What the task asks:
From the data that follows, report how many lines hold the string "Keep", giving only the number.

Dataset records:
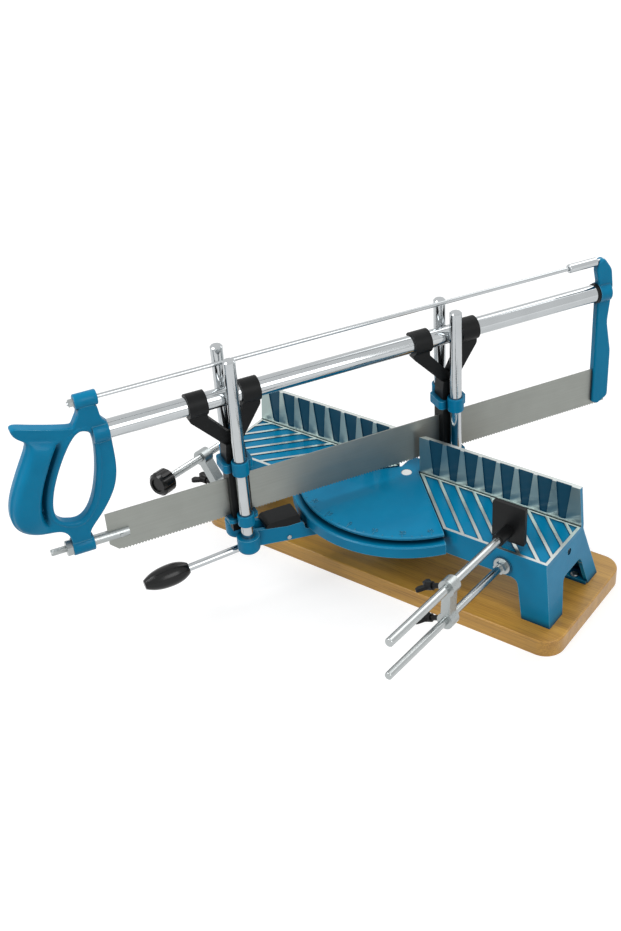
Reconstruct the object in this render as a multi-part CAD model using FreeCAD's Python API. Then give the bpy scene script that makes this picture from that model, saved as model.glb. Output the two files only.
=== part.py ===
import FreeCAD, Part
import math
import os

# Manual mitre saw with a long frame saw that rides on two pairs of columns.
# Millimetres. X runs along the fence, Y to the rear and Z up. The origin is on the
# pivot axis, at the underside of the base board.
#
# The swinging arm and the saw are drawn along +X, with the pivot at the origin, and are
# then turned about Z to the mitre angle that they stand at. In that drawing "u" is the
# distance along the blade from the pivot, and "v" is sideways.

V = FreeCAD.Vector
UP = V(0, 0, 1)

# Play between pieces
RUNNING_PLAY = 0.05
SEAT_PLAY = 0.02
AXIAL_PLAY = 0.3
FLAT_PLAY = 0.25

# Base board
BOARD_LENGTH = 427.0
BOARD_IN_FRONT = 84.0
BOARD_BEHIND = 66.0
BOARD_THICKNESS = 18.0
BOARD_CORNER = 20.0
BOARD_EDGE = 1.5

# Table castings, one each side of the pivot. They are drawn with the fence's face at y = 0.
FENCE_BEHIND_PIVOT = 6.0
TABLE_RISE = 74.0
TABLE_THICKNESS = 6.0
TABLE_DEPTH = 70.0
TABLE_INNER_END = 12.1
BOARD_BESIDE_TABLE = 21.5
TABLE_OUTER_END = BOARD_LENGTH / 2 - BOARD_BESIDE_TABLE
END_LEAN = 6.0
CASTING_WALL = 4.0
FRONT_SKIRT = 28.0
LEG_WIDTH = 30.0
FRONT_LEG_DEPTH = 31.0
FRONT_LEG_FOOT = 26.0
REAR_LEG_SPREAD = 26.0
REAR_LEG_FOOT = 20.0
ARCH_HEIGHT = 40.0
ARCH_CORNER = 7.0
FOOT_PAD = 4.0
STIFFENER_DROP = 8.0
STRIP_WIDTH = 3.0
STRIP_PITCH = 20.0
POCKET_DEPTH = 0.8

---

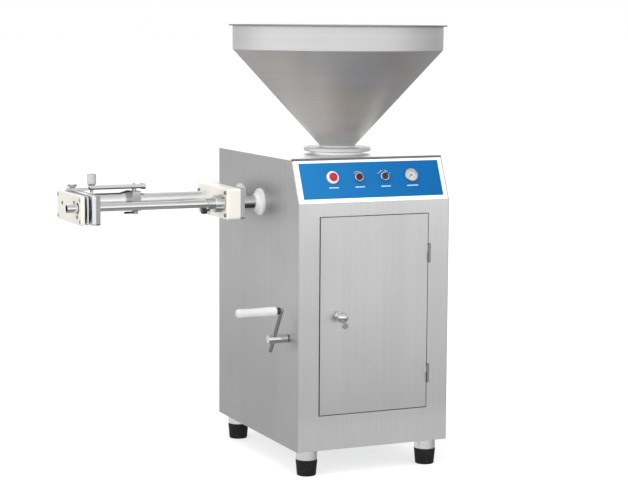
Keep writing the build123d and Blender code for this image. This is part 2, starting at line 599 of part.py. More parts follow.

---

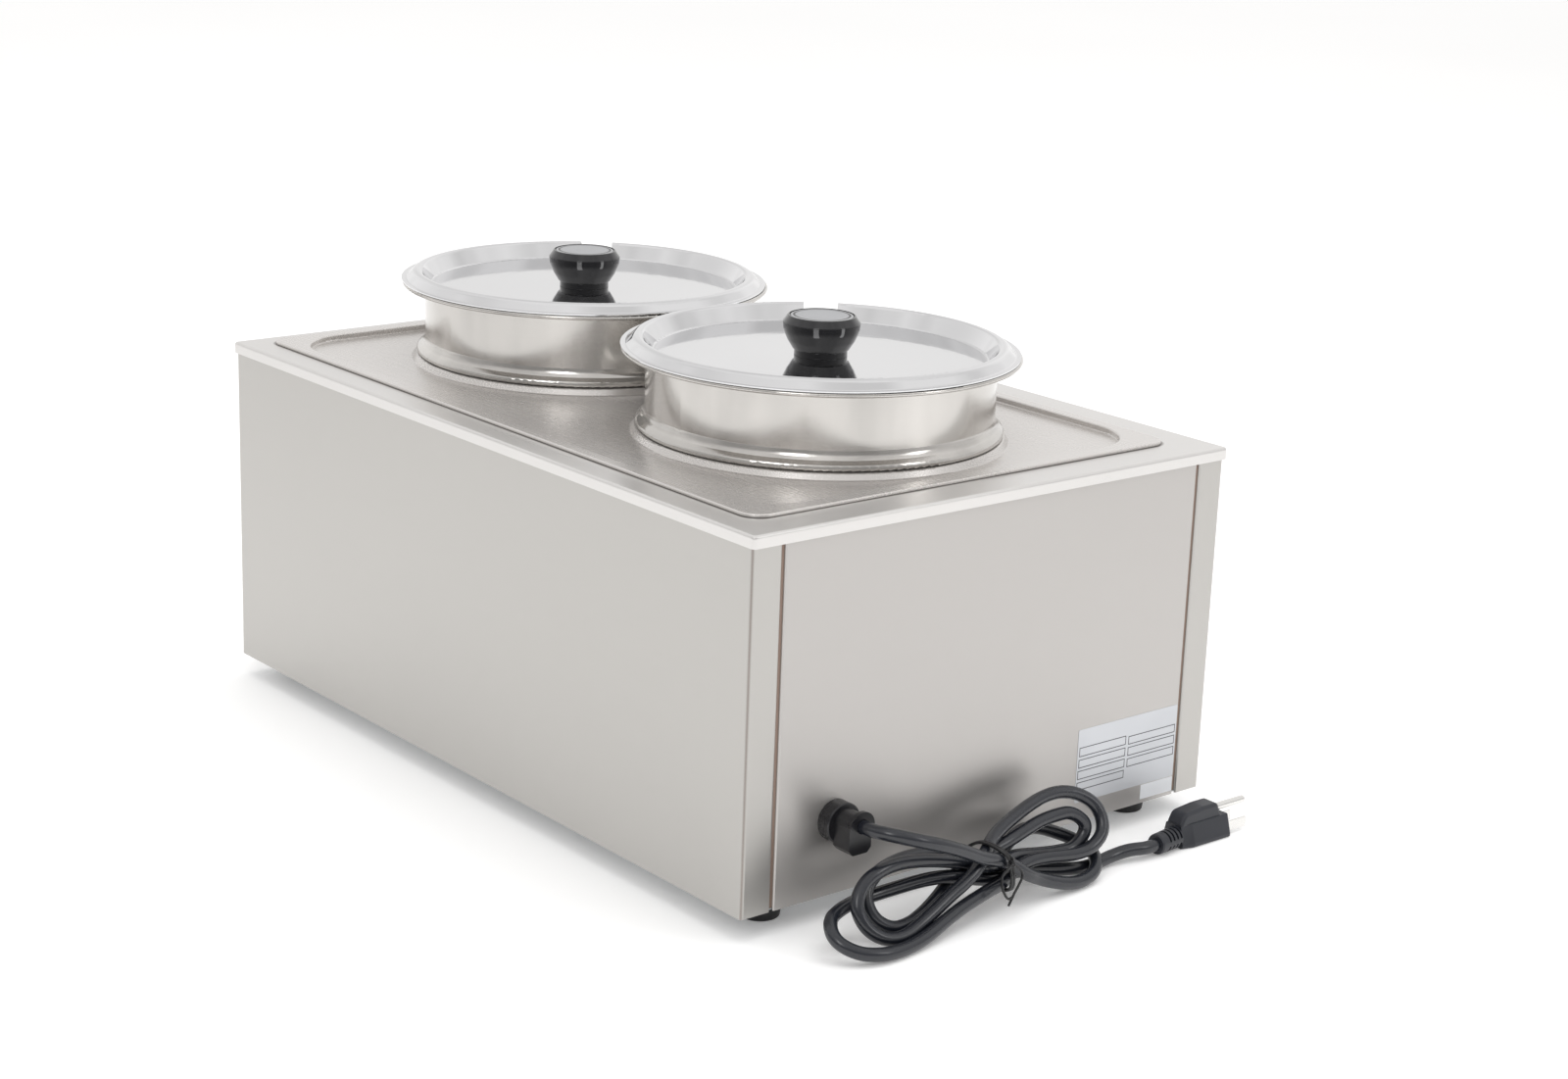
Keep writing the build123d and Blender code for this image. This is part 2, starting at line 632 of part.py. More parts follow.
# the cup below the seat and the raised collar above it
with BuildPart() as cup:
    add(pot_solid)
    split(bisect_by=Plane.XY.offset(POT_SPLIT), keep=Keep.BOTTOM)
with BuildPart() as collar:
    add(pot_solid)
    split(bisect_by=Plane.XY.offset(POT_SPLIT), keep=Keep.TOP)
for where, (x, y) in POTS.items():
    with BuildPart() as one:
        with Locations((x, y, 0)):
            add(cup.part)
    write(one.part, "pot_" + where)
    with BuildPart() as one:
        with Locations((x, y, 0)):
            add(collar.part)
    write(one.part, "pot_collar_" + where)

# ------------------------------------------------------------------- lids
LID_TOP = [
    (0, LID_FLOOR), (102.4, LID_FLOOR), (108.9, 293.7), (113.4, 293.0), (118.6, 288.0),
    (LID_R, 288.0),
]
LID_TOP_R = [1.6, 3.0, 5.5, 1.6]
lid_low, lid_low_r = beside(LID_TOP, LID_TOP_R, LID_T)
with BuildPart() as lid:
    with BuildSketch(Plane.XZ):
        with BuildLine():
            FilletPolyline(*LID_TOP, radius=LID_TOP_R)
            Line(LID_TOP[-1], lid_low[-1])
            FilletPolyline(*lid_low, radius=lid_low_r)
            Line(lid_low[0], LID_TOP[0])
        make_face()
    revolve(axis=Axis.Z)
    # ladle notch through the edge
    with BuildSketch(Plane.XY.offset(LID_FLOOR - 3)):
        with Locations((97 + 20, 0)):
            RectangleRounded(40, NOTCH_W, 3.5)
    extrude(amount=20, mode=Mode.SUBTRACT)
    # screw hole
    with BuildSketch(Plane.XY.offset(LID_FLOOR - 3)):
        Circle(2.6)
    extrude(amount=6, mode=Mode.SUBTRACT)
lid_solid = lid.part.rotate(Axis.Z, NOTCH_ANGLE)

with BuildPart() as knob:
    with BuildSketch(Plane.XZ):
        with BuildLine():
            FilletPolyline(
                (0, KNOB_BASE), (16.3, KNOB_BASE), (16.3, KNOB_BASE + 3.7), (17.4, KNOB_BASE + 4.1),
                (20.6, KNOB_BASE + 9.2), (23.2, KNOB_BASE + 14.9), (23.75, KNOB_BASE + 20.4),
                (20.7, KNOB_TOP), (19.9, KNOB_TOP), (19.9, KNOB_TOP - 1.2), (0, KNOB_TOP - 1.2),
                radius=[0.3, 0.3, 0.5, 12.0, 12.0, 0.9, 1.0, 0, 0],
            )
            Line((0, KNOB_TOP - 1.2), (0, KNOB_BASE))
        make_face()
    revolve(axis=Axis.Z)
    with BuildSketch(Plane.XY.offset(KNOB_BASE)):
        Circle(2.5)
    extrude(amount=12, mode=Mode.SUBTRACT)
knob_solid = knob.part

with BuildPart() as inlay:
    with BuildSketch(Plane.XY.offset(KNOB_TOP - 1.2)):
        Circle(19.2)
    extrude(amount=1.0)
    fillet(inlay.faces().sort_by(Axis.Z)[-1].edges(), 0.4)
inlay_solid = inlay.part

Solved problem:
4